George Willeman in the film vaults Photo: Shawn Miller.

It’s Public Service Recognition Week, so we caught up with George Willeman, leader of the nitrate film vaults at the Packard Campus of the National Audio-Visual Conservation Center in Culpeper, Virginia. Willeman, a 37-year veteran of the Library’s film preservation team, has played a key role in finding, preserving and restoring some of nation’s classic early films. This conversation has been edited for length and clarity.

So what are you doing right now, as we speak?

Scanning some of Jerry Lewis’ Christmas cards from one his scrapbooks.

Wait, are you serious?

Absolutely. We have Lewis’ archives and he kept everything. Here’s a Christmas card from Alan Ladd. Here’s one with a crest on the front from “Lady Janet and Sir Anthony.” That’s Janet Leigh and Tony Curtis, from when they were married. They were big friends with Lewis and they lived very close by. Lots of home movies with them, too.

Are Lewis’ home movies as family friendly as his in-theater movies?

A gentleman never tells.

Fair enough. What does a “nitrate film vault leader” do on a daily basis?

My official job, as it’s written down, is to manage the nitrate vaults at the Packard Campus and take care of our collections. Films were made with cellulous nitrate up through the 1950s. It’s highly flammable, so we all have to be trained to handle hazardous material. That adds another level of stress — you have to do it right, or there could be an accident or we could be heavily fined.

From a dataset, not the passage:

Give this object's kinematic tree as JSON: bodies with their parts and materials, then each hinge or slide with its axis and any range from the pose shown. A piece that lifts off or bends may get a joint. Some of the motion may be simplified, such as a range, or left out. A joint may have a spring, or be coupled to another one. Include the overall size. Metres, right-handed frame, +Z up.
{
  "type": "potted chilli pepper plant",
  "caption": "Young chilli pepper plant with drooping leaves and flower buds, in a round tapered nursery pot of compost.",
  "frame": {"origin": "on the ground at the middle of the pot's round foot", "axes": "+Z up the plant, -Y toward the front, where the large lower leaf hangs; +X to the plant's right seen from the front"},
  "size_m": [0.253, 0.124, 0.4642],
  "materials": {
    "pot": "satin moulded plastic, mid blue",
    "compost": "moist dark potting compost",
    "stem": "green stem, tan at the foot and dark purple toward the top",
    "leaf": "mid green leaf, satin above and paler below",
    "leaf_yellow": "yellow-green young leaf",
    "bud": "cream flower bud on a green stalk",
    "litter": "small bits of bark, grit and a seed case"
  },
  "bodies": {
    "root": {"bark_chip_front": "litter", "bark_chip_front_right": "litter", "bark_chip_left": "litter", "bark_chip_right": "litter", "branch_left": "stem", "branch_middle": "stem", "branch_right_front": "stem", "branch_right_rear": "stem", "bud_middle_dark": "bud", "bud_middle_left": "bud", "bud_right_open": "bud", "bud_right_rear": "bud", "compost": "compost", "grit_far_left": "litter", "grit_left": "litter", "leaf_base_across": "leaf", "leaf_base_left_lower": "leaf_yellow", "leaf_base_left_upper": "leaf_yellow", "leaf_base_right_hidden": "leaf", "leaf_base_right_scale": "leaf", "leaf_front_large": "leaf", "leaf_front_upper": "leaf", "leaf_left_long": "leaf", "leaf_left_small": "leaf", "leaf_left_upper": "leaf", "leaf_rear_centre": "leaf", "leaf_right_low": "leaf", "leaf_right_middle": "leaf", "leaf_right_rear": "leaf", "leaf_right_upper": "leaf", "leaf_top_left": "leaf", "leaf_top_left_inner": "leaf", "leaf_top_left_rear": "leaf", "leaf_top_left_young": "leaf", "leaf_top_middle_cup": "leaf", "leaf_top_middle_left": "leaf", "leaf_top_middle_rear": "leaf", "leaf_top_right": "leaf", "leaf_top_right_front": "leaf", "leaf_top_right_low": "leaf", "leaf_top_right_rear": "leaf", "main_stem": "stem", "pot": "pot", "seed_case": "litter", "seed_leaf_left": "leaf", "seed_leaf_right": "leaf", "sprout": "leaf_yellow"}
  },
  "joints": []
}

And here I thought you guys just watched old movies all day.

Well, it can be pretty exciting. My training in college was filmmaking. Sometimes we complete or reconstruct old films, parts of which are damaged or missing. “Ramona” is a 1928 silent film with Doloros del Rio, but the only known remaining copies, for whatever reason, had foreign title cards, in German or Czech. We had to put new ones into English. The problem was that the direct translations didn’t work. But over in the Copyright collections – in another part of the Library, on the Capitol Hill campus — we found an old contest that had almost all of the original title cards in English. We also went to the original novel and matched a section in that to the scene in the movie and recreated the title card that way. That reconstructed version is now on a streaming service and you can see it there anytime you like.

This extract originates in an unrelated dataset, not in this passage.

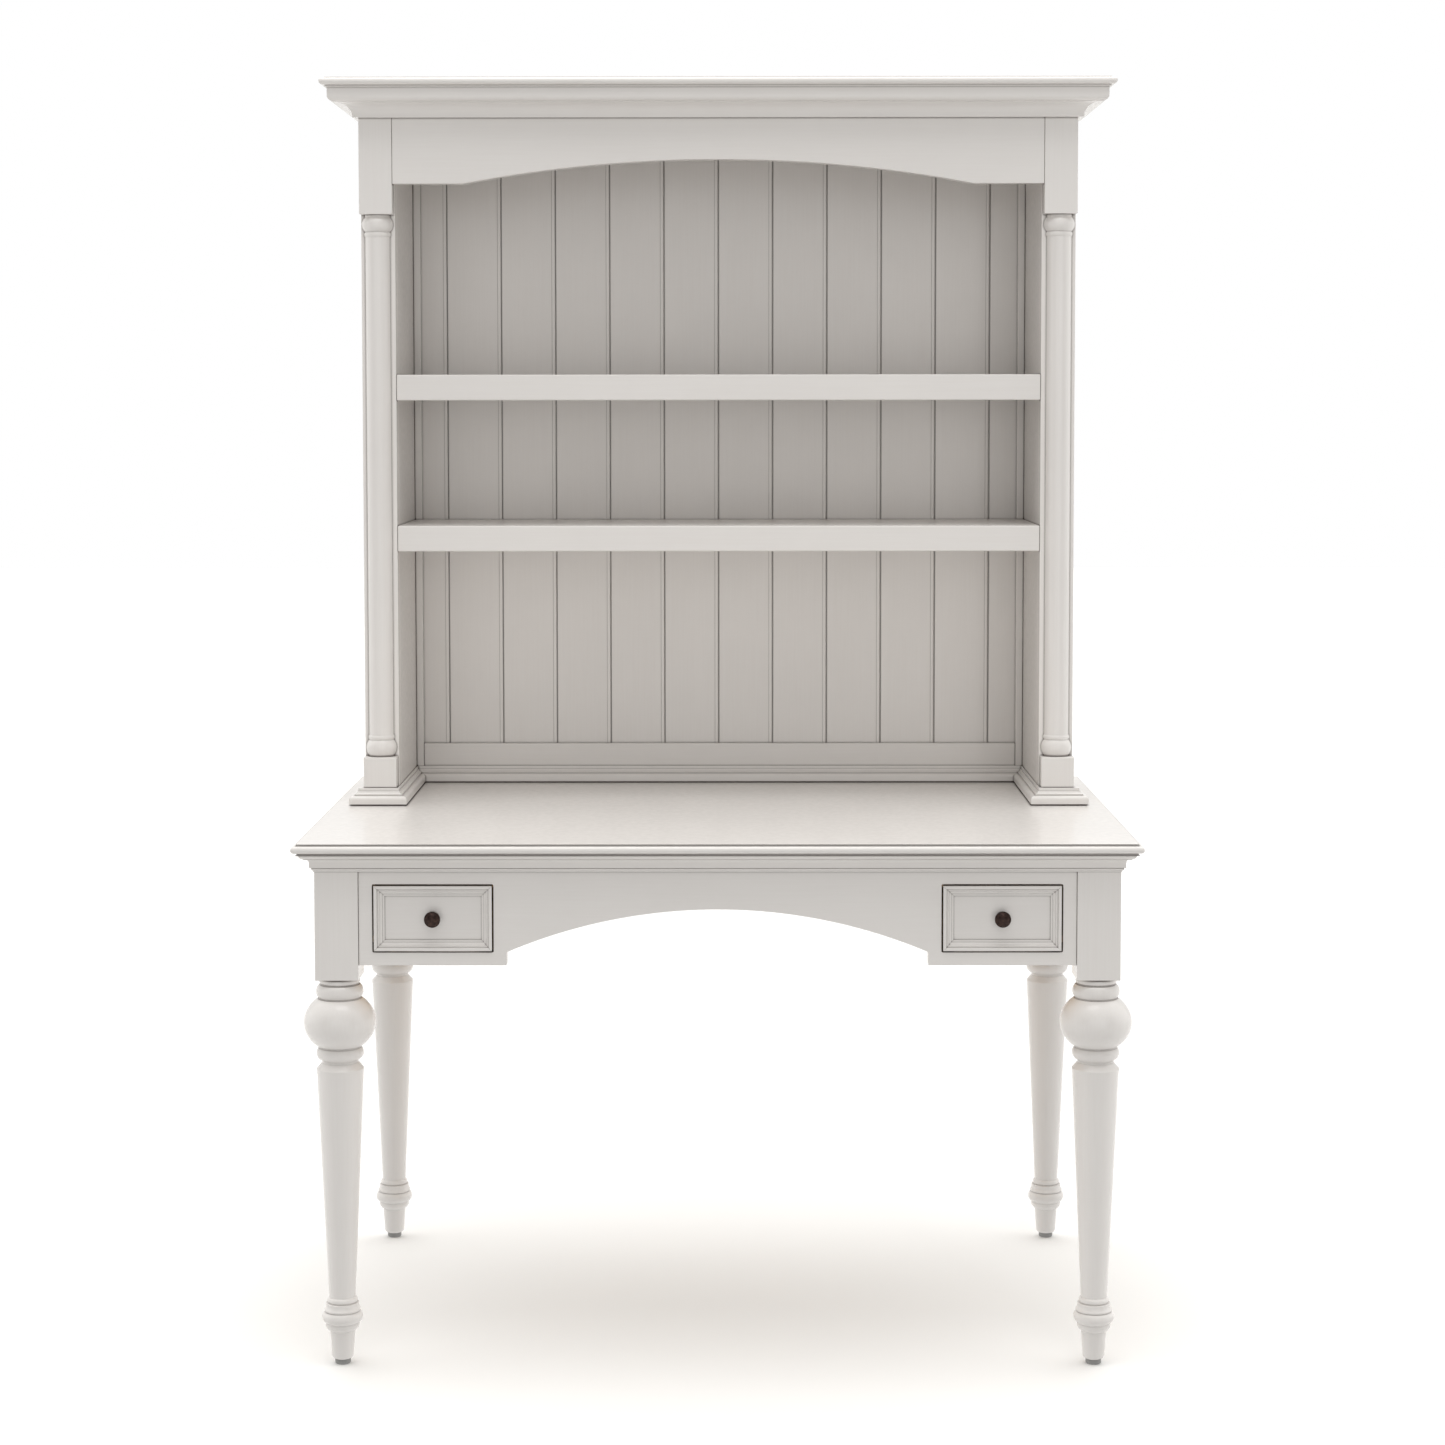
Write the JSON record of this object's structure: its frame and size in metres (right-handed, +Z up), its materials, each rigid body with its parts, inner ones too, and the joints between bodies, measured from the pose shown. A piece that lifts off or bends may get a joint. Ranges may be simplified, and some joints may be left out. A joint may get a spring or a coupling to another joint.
{
  "type": "desk hutch",
  "caption": "White painted writing desk with turned legs and small inset drawers, and an open shelved hutch with half columns and a cornice standing on its top.",
  "frame": {"origin": "on the floor, under the middle of the desk top", "axes": "+Z up, the front faces -Y, +X is to the right seen from the front"},
  "size_m": [1.243, 0.79, 1.933],
  "materials": {
    "white_paint": "satin white paint on wood",
    "pine": "clear lacquered pine",
    "beech": "bare beech",
    "knob_bronze": "dark antique bronze",
    "steel": "zinc plated",
    "glide_plastic": "matte"
  },
  "bodies": {
    "root": {"apron_dowels": "beech", "bracket_screws": "steel", "desk_moulding_front": "white_paint", "desk_moulding_left": "white_paint", "desk_moulding_rear": "white_paint", "desk_moulding_right": "white_paint", "desk_top": "white_paint", "drawer_stops": "pine", "front_apron": "white_paint", "hutch_back_boards": "white_paint", "hutch_back_plinth": "white_paint", "hutch_back_rail": "white_paint", "hutch_column_left": "white_paint", "hutch_column_right": "white_paint", "hutch_corner_battens": "white_paint", "hutch_cornice_front": "white_paint", "hutch_cornice_left": "white_paint", "hutch_cornice_right": "white_paint", "hutch_inner_panel_left": "white_paint", "hutch_inner_panel_right": "white_paint", "hutch_lower_shelf": "white_paint", "hutch_outer_panel_left": "white_paint", "hutch_outer_panel_right": "white_paint", "hutch_plinth_left": "white_paint", "hutch_plinth_right": "white_paint", "hutch_rear_post_left": "white_paint", "hutch_rear_post_right": "white_paint", "hutch_shelf_dowels": "beech", "hutch_shelf_lippings": "white_paint", "hutch_stile_left": "white_paint", "hutch_stile_right": "white_paint", "hutch_top_board": "white_paint", "hutch_upper_shelf": "white_paint", "hutch_valance": "white_paint", "left_apron": "white_paint", "left_drawer_guides": "pine", "leg_front_left": "white_paint", "leg_front_right": "white_paint", "leg_glides": "glide_plastic", "leg_rear_left": "white_paint", "leg_rear_right": "white_paint", "rear_apron": "white_paint", "right_apron": "white_paint", "right_drawer_guides": "pine", "steel_brackets": "steel"},
    "left_drawer": {"left_drawer_bottom": "pine", "left_drawer_box": "pine", "left_drawer_frame": "white_paint", "left_drawer_front": "white_paint", "left_drawer_knob": "knob_bronze", "left_knob_screw": "steel"},
    "right_drawer": {"right_drawer_bottom": "pine", "right_drawer_box": "pine", "right_drawer_frame": "white_paint", "right_drawer_front": "white_paint", "right_drawer_knob": "knob_bronze", "right_knob_screw": "steel"}
  },
  "joints": [
    {"name": "left_drawer_slide", "type": "slide", "parent": "root", "child": "left_drawer", "axis": [0, -1, 0], "range_m": [0, 0.28]},
    {"name": "right_drawer_slide", "type": "slide", "parent": "root", "child": "right_drawer", "axis": [0, -1, 0], "range_m": [0, 0.28]}
  ]
}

Willeman inspects the film reel for the 1910 “Frankenstein” short film made by Edison Studios at his office. Photo: Shawn Miller.

Does the LOC have a financial stake in that?

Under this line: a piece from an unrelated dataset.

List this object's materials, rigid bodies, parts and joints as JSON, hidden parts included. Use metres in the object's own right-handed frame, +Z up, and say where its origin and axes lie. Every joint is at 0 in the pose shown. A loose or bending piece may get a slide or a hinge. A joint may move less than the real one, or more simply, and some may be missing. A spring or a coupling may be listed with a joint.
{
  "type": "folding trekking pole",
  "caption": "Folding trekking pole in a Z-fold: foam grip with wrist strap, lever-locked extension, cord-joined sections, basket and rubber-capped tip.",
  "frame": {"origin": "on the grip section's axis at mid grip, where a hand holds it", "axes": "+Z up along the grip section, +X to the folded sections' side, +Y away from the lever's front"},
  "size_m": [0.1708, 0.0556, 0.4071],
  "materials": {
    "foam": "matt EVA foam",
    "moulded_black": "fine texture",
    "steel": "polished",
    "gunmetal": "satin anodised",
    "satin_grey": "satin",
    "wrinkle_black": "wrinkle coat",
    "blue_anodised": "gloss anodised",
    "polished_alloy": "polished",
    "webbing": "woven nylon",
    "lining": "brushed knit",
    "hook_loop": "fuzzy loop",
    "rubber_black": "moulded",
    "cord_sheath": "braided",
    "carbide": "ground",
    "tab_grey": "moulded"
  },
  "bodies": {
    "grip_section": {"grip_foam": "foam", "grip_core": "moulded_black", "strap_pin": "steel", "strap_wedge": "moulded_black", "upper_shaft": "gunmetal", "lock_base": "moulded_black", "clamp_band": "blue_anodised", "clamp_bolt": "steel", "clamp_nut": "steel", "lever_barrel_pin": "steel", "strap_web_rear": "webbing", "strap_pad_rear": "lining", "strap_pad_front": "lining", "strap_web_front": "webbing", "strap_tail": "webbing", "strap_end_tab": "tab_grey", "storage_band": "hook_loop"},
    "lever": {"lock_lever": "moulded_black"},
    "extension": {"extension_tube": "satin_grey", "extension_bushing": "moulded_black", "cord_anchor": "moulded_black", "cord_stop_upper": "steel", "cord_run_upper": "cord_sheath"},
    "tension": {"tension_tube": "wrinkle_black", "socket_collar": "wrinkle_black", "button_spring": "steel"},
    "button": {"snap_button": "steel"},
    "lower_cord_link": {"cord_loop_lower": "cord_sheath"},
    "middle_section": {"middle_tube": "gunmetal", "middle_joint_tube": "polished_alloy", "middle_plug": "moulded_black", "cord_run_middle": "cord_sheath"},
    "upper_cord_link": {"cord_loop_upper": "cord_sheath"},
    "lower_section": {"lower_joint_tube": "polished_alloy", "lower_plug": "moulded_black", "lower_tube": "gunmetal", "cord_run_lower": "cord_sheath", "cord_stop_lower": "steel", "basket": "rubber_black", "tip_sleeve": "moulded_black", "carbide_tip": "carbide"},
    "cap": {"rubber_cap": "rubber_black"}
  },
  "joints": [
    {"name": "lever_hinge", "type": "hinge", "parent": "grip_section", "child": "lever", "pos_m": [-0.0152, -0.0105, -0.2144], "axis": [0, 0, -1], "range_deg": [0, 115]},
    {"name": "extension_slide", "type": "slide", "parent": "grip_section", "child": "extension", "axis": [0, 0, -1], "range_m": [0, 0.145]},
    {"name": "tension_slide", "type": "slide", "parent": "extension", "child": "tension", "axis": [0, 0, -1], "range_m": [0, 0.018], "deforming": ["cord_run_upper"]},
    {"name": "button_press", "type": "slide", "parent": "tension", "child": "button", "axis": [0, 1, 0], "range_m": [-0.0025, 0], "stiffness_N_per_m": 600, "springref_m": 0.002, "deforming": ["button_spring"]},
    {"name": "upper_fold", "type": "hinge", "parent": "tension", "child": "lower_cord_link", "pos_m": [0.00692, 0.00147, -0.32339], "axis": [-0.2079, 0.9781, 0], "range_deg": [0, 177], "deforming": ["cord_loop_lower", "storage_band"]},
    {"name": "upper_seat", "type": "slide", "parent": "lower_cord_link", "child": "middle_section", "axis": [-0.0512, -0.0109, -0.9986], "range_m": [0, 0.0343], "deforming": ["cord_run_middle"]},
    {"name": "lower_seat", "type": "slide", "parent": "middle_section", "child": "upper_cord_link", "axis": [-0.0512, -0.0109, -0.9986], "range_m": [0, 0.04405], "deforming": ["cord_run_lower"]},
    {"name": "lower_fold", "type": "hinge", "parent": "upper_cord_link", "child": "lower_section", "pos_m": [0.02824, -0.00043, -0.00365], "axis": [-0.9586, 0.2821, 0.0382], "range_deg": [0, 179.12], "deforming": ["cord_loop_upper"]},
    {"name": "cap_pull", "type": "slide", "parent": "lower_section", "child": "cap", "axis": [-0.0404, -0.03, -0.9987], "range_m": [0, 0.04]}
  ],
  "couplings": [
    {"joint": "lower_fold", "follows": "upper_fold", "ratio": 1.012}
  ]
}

No, because we can’t make money on these things as a government agency. But we get a screen credit and it’s nice for the Library.

Which leads me to: How does the work you do pay off for the country’s taxpayers?

Film is one of our great tools for education, entertainment and enlightenment. Our collection dates back to pretty much Day One of film — we have material from the early 1890s — so while we do have some of the popular stuff, the things I’m really excited about are these little films of people farming and going to work and factories and ships and immigrants getting off the boats at Ellis Island. Without those, we have nothing to tell the story of how things looked and moved at the turn of the 20th century. One of my favorite sayings is George Santayana’s, “Those who cannot remember the past are condemned to repeat it.” So I kind of see as my job is to help prevent that, to make sure that people know who we were, what we looked like, how we dressed, how we walked, how we ate, that kind of thing. A lot of that work is going up on the Internet where it’s available to anyone, anywhere.

You’ve had a number of “wow” moments in your career. One that stands out?

Once, when I just a vault collection attendant in college, I was going through a collection of cans of nitrate films from the Thomas Edison Laboratories in New Jersey. Several of the cans said, “Great Train Robbery.” Well, “The Great Train Robbery” is a very important film and a lot of people will tell you it is the beginning of the film business. The cans listed what I was looking at as a “dupe negative.” At that point in my career, I didn’t know a lot about how film elements worked, but it didn’t look like a duplicate to me. So I called up our lab and they sent down an expert named James Cozart. We each looked at the film again and then at each other – this wasn’t a duplicate, it was the original camera negative of the film from 1903. To this day, I still take tour groups down the hall to show them that reel. It’s always fun to see the reaction. The neat thing is that it’s still usable. It hasn’t deteriorated, it’s just gotten old.